Mr. Crafts is currently working on another commission from Jerry Hadley for a piece about the American Southwest which includes texts by Rudolfo Anaya and V.B. Price.

Two CDs of his music, Contemporaries (short, satirical keyboard works) and ARIAS (excerpts from his various operas) have been released on the BACAT label in San Francisco.


David Steinberg

David Steinberg has covered state government, the courts, city and county government in Santa Fe for the Albuquerque Journal.

He's been an arts writer for the past 20 years, and serves as the book editor, for the Journal.

Over the years, he's also acted in plays, sung in choruses and played trumpet.


Jennifer Noyer

Jennifer Noyer has been writing dance reviews for the Albuquerque Journal for 17 years, as well as contributing articles for Dance Magazine and other art journals. She trained in dance with Hanya Holm in New York City and Colorado Springs, and studied several dance techniques at the graduate level at the University of Michigan. After teaching dance at Wayne State University she entered and completed a Masters Degree in Humanities there.

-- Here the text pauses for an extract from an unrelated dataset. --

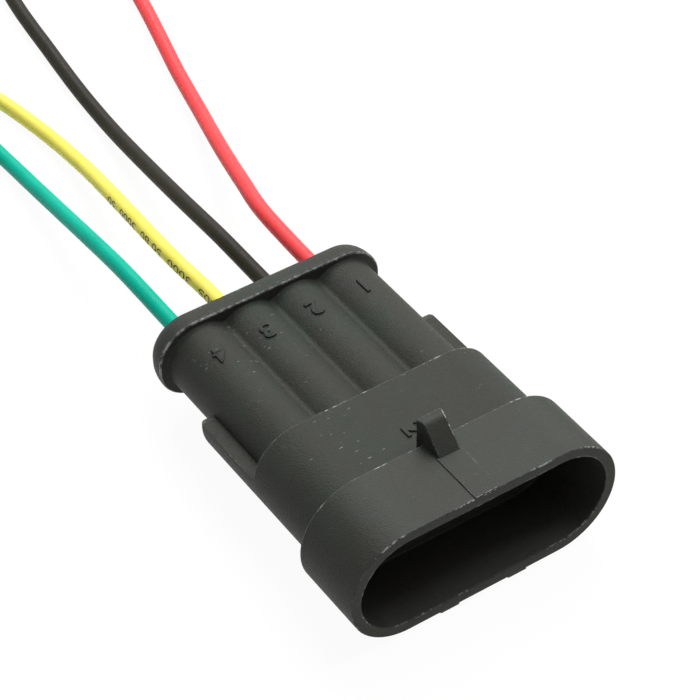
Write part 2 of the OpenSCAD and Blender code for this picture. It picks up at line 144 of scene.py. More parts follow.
class Tree:
    """A node tree whose nodes are added together with their settings and inputs."""

    DIRECT_RAYS = ("Is Camera Ray", "Is Glossy Ray", "Is Transmission Ray")

    def __init__(self, tree: bpy.types.NodeTree) -> None:
        """Takes a tree and empties it."""
        self.tree = tree
        tree.nodes.clear()

    def node(self, kind: str, values: dict[str | int, object] | None = None, **settings: object
             ) -> bpy.types.Node:
        """Adds one node.

        Args:
            kind: The node's type.
            values: Values, fields or sockets for its inputs, by name or number.
            settings: Its own settings, set first.

        Returns:
            The node.
        """
        made = self.tree.nodes.new(kind)
        for key, value in settings.items():
            setattr(made, key, value)
        self.fill(made, values or {})
        return made

    def fill(self, node: bpy.types.Node, values: dict[str | int, object]) -> None:
        """Sets or links inputs of a node.

        Args:
            node: The node.
            values: Values, fields or sockets for its inputs, by name or number.
        """
        for key, value in values.items():
            socket = node.inputs[key]
            given = value.socket if isinstance(value, Field) else value
            if isinstance(given, bpy.types.NodeSocket):
                self.tree.links.new(given, socket)
            else:
                socket.default_value = (*given, 1.0) if socket.type == "RGBA" else given

    def result(self, kind: str, values: dict[str | int, object] | None = None, output: str | int = 0,
               **settings: object) -> Field:
        """Adds one node and gives one of its outputs.

        Args:
            kind: The node's type.
            values: Values, fields or sockets for its inputs, by name or number.
            output: Name or number of the output.
            settings: The node's own settings.

        Returns:
            The output.
        """
        return Field(self, self.node(kind, values, **settings).outputs[output])

    def split(self, vector: Field) -> tuple[Field, ...]:
        """The three parts of a vector."""
        return tuple(Field(self, part) for part in self.node("ShaderNodeSeparateXYZ", {0: vector}).outputs)

    def direct(self) -> Field:
        """Tells rays that show the surroundings, seen, mirrored or through glass, from those that light.

        Returns:
            One for such a ray and zero for others.
        """
        path = self.node("ShaderNodeLightPath")
        seen, mirrored, through = (Field(self, path.outputs[kind]) for kind in self.DIRECT_RAYS)
        return seen.maths("MAXIMUM", mirrored).maths("MAXIMUM", through)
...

In New Mexico Ms. Noyer has taught, directed, and choreographed contemporary dance for several years. Her writing on dance includes a monograph accompanying the video of choreographer Bill Evens’ ballet “The Legacy.” An overview of Evans’s world wide career, it was written and published during his tenure at the University of New Mexico.

Ms. Noyer’s studies in the humanities, and her studio dance work influence her approach to dance as an integrative art form in the United States.


Barry Gaines

Barry Gaines has taught Shakespeare in the University of New Mexico English Department for over twenty-five years and has received two outstanding teaching awards.

He has written theater reviews for the Journal since 2000. He has attended theater all over the world including Shakespeare productions in Russia, South Africa, Denmark, and Poland. He has also served as literary advisor for two professional theater companies and written performance reviews for Shakespeare Quarterly.

Gaines has taken two years of acting with Paul Ford and appeared in small parts in three plays at the Albuquerque Little Theater. He believes that he is probably a better reviewer than actor.


Joanne Sheehy Hoover

Joanne Sheehy Hoover, music critic emeritus of the Albuquerque Journal, has written for NPR, PBS, the Lyric Opera of Chicago, the National Endowment for the Arts and the National Symphony, among others.

She has also been a music lecturer for the Smithsonian Associates and a music critic and arts writer for The Washington Post. She was director of the Levine School of Music, one of the country’s largest community music schools, in Washington, D. C. 1980-1993.

She and her husband moved to Corrales, New Mexico in July 1993. Also a poet, her fifth collection, “Einstein in New Mexico,” was published in 2002.


Marissa Greenberg

Marissa Greenberg is a member of the faculty of the University of New Mexico English Department, where she teaches Shakespeare and early English literature. A prior guest reviewer for the Albuquerque Journal, Greenberg will be reviewing theater while Barry Gaines is out of town. She also composed and edited the program notes for last year’s Albuquerque Shakespeare Festival and has written performance reviews for Shakespeare Bulletin.

A graduate of Columbia University and the University of Pennsylvania, Greenberg has been performing and studying drama for most of her life. She is thrilled to have this opportunity to review for the Journal.